begin

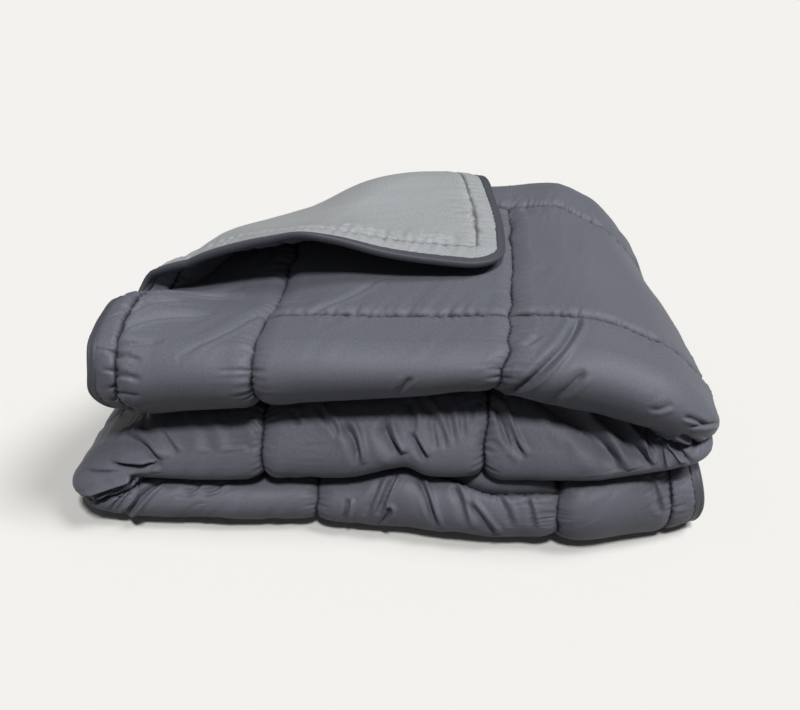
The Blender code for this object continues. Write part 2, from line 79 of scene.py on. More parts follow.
# ---- The flat duvet, as in the part's source
LENGTH = 2.20  # u, the side that is folded in three
WIDTH = 2.40  # v, the side that is folded in four
CORNER_RADIUS = 0.045
BINDING_WIDTH = 0.011
HEM_SEAM = 0.036  # from the duvet's edge to the seam that runs along it
LEAF = 0.017  # thickness of one leaf at a pillow's crown
LEAF_GAP = 0.0045  # between two leaves of a section
HALF = LEAF / 2
PITCH = LEAF + LEAF_GAP  # from one leaf's middle to the next
SEAMS_U = np.array([0.155, 0.424, 0.690, 0.962, 1.210, 1.480, 1.754, 2.006])
BORDER_V = 0.2515
CELL_V = 0.271
SEAMS_V = BORDER_V + CELL_V * np.arange(8)


def edge_distance(u, v):
    """How far a flat point lies inside the duvet's rounded outline."""
    from_end = np.minimum(u, LENGTH - u)
    from_side = np.minimum(v, WIDTH - v)
    a = CORNER_RADIUS - from_end
    b = CORNER_RADIUS - from_side
    return np.where((a > 0) & (b > 0), CORNER_RADIUS - np.hypot(a, b), np.minimum(from_end, from_side))


NOISE_REACH = 1.5  # slanting lines draw on noise past the duvet's end, up to this many lengths


def noise(u, v, scale_u, scale_v, seed):
    """Smooth noise from -1 to 1 over the flat duvet."""
    random = np.random.default_rng(seed)
    values = random.uniform(-1, 1, (int(WIDTH / scale_v) + 3, int(NOISE_REACH * LENGTH / scale_u) + 3))
    across, down = u / scale_u, v / scale_v
    i, j = down.astype(int), across.astype(int)
    a, b = smooth_step(down - i), smooth_step(across - j)
    near = values[i, j] * (1 - b) + values[i, j + 1] * b
    far = values[i + 1, j] * (1 - b) + values[i + 1, j + 1] * b
    return near * (1 - a) + far * a


# ---- Folded in four across the width, as in the part's source: v at each fold's apex
FRONT_FOLD_V = 0.649  # the outer fold, which shows along the front
BACK_FOLD_V = 1.22
INNER_FOLD_SETBACK = 0.006  # of the inner front fold, behind the outer one
OUTER_RADIUS = 1.5 * PITCH  # of the outer fold's middle surface
INNER_RADIUS = 0.5 * PITCH  # of the back fold and the inner front fold
SECTION = 3 * PITCH + LEAF  # thickness of a section of four leaves
FRONT_NEUTRAL = OUTER_RADIUS + HALF  # the radius at which a fold takes up its length of cloth
INNER_NEUTRAL = INNER_RADIUS + HALF
FRONT_Y = OUTER_RADIUS + HALF
LEAF_END_V = FRONT_FOLD_V - QUARTER * FRONT_NEUTRAL  # the top leaf is flat up to here
BACK_Y = FRONT_Y + BACK_FOLD_V - FRONT_FOLD_V - QUARTER * (FRONT_NEUTRAL + INNER_NEUTRAL)
INNER_Y = FRONT_Y + INNER_FOLD_SETBACK
INNER_FOLD_V = BACK_FOLD_V + BACK_Y - INNER_Y + 2 * QUARTER * INNER_NEUTRAL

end

Write out the data again, exactly and in full.

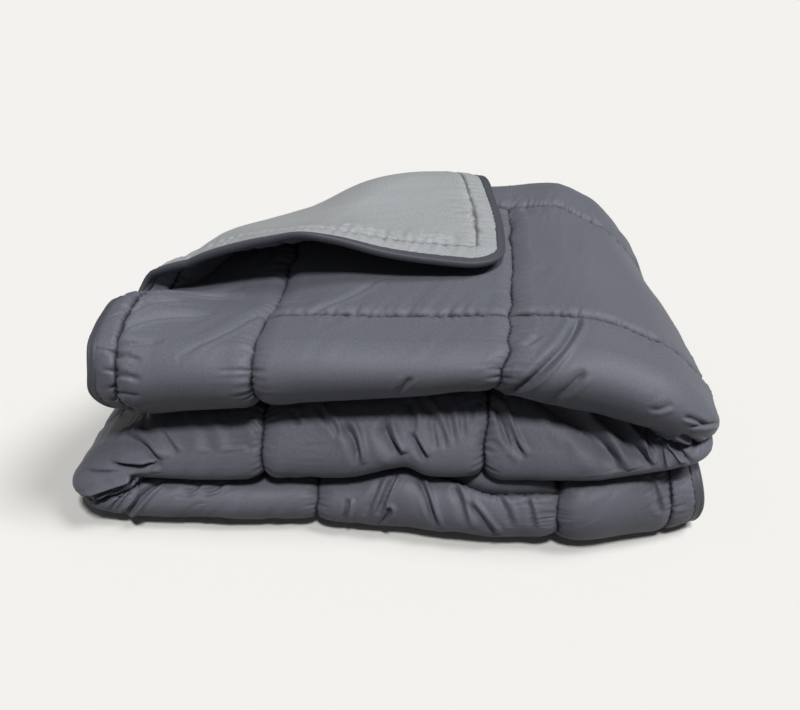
The Blender code for this object continues. Write part 2, from line 79 of scene.py on. More parts follow.
# ---- The flat duvet, as in the part's source
LENGTH = 2.20  # u, the side that is folded in three
WIDTH = 2.40  # v, the side that is folded in four
CORNER_RADIUS = 0.045
BINDING_WIDTH = 0.011
HEM_SEAM = 0.036  # from the duvet's edge to the seam that runs along it
LEAF = 0.017  # thickness of one leaf at a pillow's crown
LEAF_GAP = 0.0045  # between two leaves of a section
HALF = LEAF / 2
PITCH = LEAF + LEAF_GAP  # from one leaf's middle to the next
SEAMS_U = np.array([0.155, 0.424, 0.690, 0.962, 1.210, 1.480, 1.754, 2.006])
BORDER_V = 0.2515
CELL_V = 0.271
SEAMS_V = BORDER_V + CELL_V * np.arange(8)


def edge_distance(u, v):
    """How far a flat point lies inside the duvet's rounded outline."""
    from_end = np.minimum(u, LENGTH - u)
    from_side = np.minimum(v, WIDTH - v)
    a = CORNER_RADIUS - from_end
    b = CORNER_RADIUS - from_side
    return np.where((a > 0) & (b > 0), CORNER_RADIUS - np.hypot(a, b), np.minimum(from_end, from_side))


NOISE_REACH = 1.5  # slanting lines draw on noise past the duvet's end, up to this many lengths


def noise(u, v, scale_u, scale_v, seed):
    """Smooth noise from -1 to 1 over the flat duvet."""
    random = np.random.default_rng(seed)
    values = random.uniform(-1, 1, (int(WIDTH / scale_v) + 3, int(NOISE_REACH * LENGTH / scale_u) + 3))
    across, down = u / scale_u, v / scale_v
    i, j = down.astype(int), across.astype(int)
    a, b = smooth_step(down - i), smooth_step(across - j)
    near = values[i, j] * (1 - b) + values[i, j + 1] * b
    far = values[i + 1, j] * (1 - b) + values[i + 1, j + 1] * b
    return near * (1 - a) + far * a


# ---- Folded in four across the width, as in the part's source: v at each fold's apex
FRONT_FOLD_V = 0.649  # the outer fold, which shows along the front
BACK_FOLD_V = 1.22
INNER_FOLD_SETBACK = 0.006  # of the inner front fold, behind the outer one
OUTER_RADIUS = 1.5 * PITCH  # of the outer fold's middle surface
INNER_RADIUS = 0.5 * PITCH  # of the back fold and the inner front fold
SECTION = 3 * PITCH + LEAF  # thickness of a section of four leaves
FRONT_NEUTRAL = OUTER_RADIUS + HALF  # the radius at which a fold takes up its length of cloth
INNER_NEUTRAL = INNER_RADIUS + HALF
FRONT_Y = OUTER_RADIUS + HALF
LEAF_END_V = FRONT_FOLD_V - QUARTER * FRONT_NEUTRAL  # the top leaf is flat up to here
BACK_Y = FRONT_Y + BACK_FOLD_V - FRONT_FOLD_V - QUARTER * (FRONT_NEUTRAL + INNER_NEUTRAL)
INNER_Y = FRONT_Y + INNER_FOLD_SETBACK
INNER_FOLD_V = BACK_FOLD_V + BACK_Y - INNER_Y + 2 * QUARTER * INNER_NEUTRAL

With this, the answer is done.